Epiphany Part 3: On Love [Story of the Bride, the Bridegroom and the Bridegroom's Friend]

*Note: Quotes in pink ink from Leslie Ludy

When the Lord closed the door to the life I’ve come to know for ten years as a religious… 
I had mixed emotions over what was ahead of me…

                      
I have always prayed for a true and lasting love for myself...
              
Photo Credit: google
                                
The Bride and the Bridegroom

I have come to know Jesus since I was three and have decided to be with Him when I turned thirteen. I thought of serving people as a nurse and as religious missionary ~ taking care of people's body and soul ... but Jesus desired more than that...




I romanticized it all ~ ‘charity,’ ‘poverty,’ ‘life inside the walls,’ ‘prayer’ and ‘perfection,’ ‘community life’ and ‘apostolate.’ The Lord wanted my ‘heart’ and I felt I couldn’t give it all yet despite efficiency in service and length of years living with Him.
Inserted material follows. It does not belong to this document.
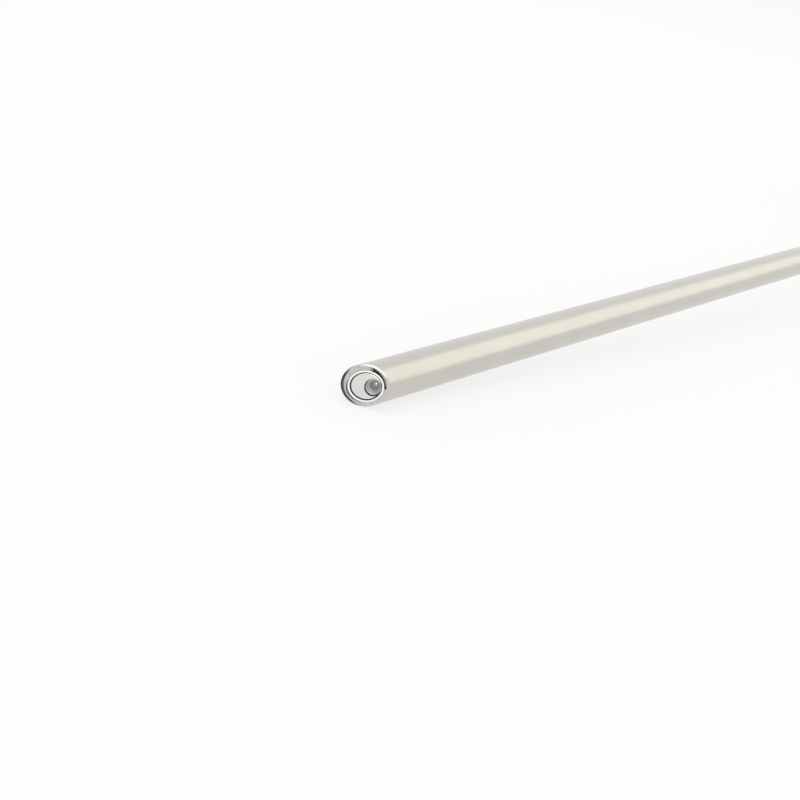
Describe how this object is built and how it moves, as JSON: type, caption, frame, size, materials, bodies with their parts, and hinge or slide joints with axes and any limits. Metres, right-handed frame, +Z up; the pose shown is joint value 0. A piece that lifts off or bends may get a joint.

Given the opportunity to ‘grow’ more outside, I felt that a part of me died when I left but the seed of hope was replanted in the presence of my mother.

I 'thought' the next best thing for me was to marry. Looking back at how my relationship with Sam started and ended ~ I always had this feeling that I have scared him away with ‘commitment.’ Talking it over the table with my mom the other day… for two years, I have played deaf to their prayers until circumstances proved right that it was not him

                               “You continue to get your heart broken 
                            because you are holding the pen of your life 
                                and trying to write your own story.

                             I am the Author of true love. 
                            I am the Creator of romance."

Last year, I had an unusual encounter with the Lord through the Sacrament of Reconciliation, I felt Jesus knocking again and asking for my ‘heart.’

                                          I know your heart’s every desire.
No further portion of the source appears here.